[Your objective]
Give back exactly the lines that run from the beginning of the entries to the line containing "return np.array(loop +", both included, and nothing else.

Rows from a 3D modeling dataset

------------------------------

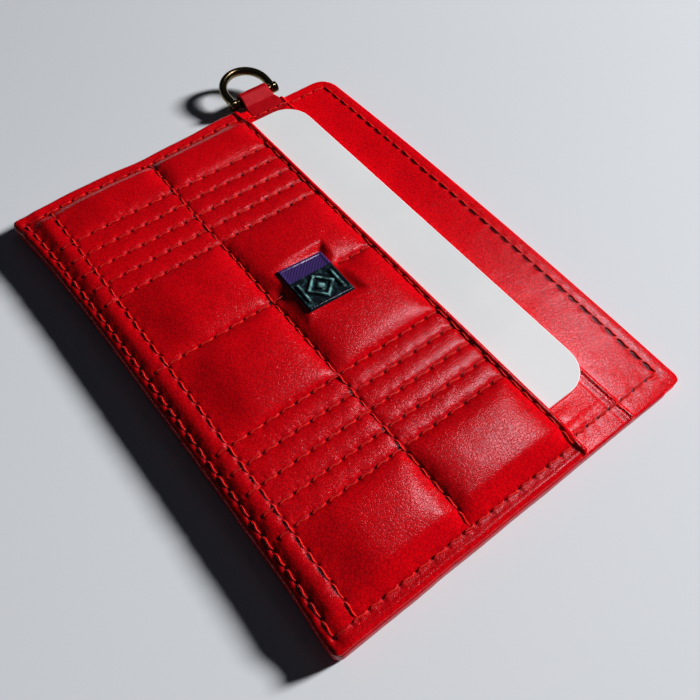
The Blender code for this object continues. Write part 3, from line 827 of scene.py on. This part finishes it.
def boundary_loop(count_u, count_v):
    """Grid places along the outline, once round."""
    end_u, end_v = count_u - 1, count_v - 1
    loop = [(i, 0) for i in range(end_u)] + [(end_u, j) for j in range(end_v)]
    return np.array(loop + [(end_u - i, end_v - j) for i, j in loop])


def make_pocket():
    """The quilted pocket: its puffed top, its edges and its ceiling over the card."""
    surface, shade = pocket_grid()
    count_u, count_v = surface.points.shape[:2]
    loop = boundary_loop(count_u, count_v)
    outline = surface.points[loop[:, 0], loop[:, 1]]
    flat_u = surface.us[loop[:, 0]]
    flat_v = surface.vs[loop[:, 1]]
    on_mouth = flat_v > POCKET_TOP - 0.01
    over_card = plateau((2.6, CARD_LOW[0] - 0.2), (CARD_HIGH[0] + 2.5, CARD_HIGH[0] + 5), flat_u)
    mouth_low = POCKET_LOW + (CEILING - POCKET_LOW) * over_card
    wall_low = np.where(on_mouth, mouth_low, np.minimum(POCKET_LOW, outline[:, 2] - 0.1))
    under = np.where(on_mouth, mouth_low, POCKET_LOW)
    loops = [outline.copy()]
    loops[0][:, 2] = wall_low
    lowest = CARD_LOW[1] - CARD_PLAY
    for side, bottom, end, height in ((POCKET_WALL, lowest - 0.9, 0.3, under),
                                      (CEILING_INSET, lowest - 0.5, 0.6, CEILING)):
        y = bottom + flat_v / POCKET_TOP * (POCKET_TOP - bottom - end)
        y += bottom_shift(flat_u, y)
        loops.append(joined(side + flat_u / WIDTH * (WIDTH - 2 * side), y, height))
    points = np.concatenate([surface.points.reshape(-1, 3), *loops])
    faces = list(grid_faces(count_u, count_v))
    rims = [loop[:, 0] * count_v + loop[:, 1]]
    rims += [np.arange(len(loop)) + count_u * count_v + k * len(loop) for k in range(len(loops))]
    for outer, inner in zip(rims, rims[1:]):
        faces += list(np.stack([outer, np.roll(outer, -1), np.roll(inner, -1), inner], -1))
    faces.append(rims[-1])
    # Painted shade: the pocket's walls and ceiling get a fixed share, the top its seams' share.
    shades = np.concatenate([shade.ravel(), np.full(len(loop) * len(loops), UNDERSIDE_PAINTED_SHADE)])
    nodes = ["pocket_shell", "pocket_padding", "pocket_hem", *(f"pocket_seam_{side}" for side in SEWN_SIDES)]
    pocket = make_piece("pocket_leather", points, faces, LEATHER, replaces=nodes, shade=shades)
    make_stitches("quilting_stitches", surface, QUILTING, ["quilting_thread"])
    make_stitches("pocket_border_stitches", surface, BORDER, ["pocket_border_thread"])


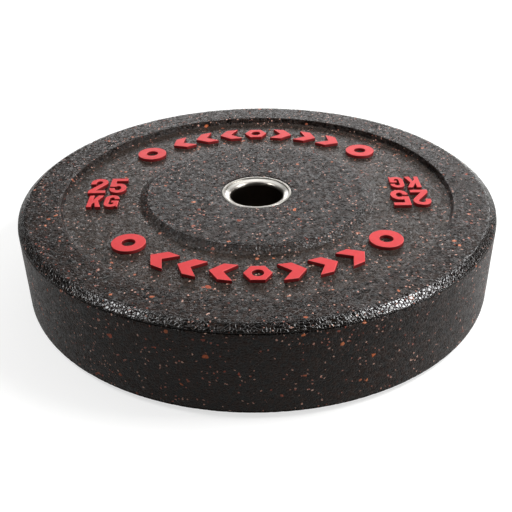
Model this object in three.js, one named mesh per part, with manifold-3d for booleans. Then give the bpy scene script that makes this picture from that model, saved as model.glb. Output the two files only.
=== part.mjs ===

------------------------------

[Task output]
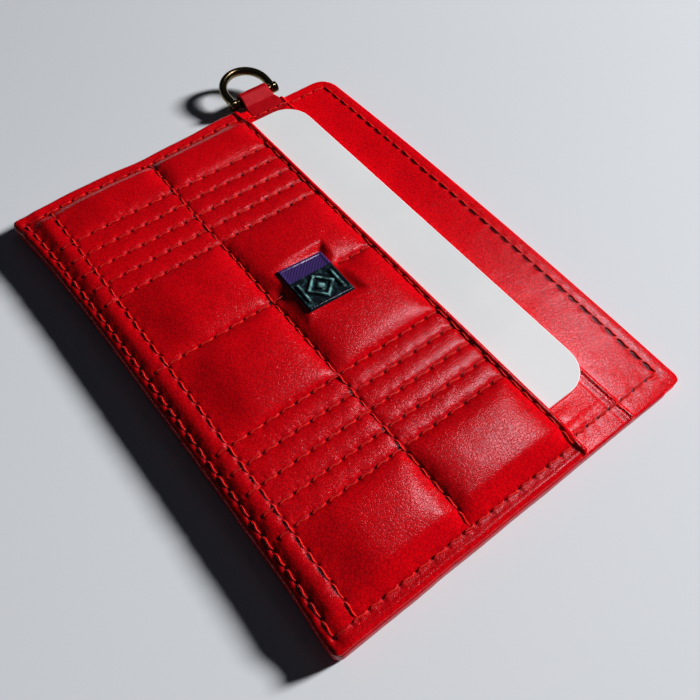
The Blender code for this object continues. Write part 3, from line 827 of scene.py on. This part finishes it.
def boundary_loop(count_u, count_v):
    """Grid places along the outline, once round."""
    end_u, end_v = count_u - 1, count_v - 1
    loop = [(i, 0) for i in range(end_u)] + [(end_u, j) for j in range(end_v)]
    return np.array(loop + [(end_u - i, end_v - j) for i, j in loop])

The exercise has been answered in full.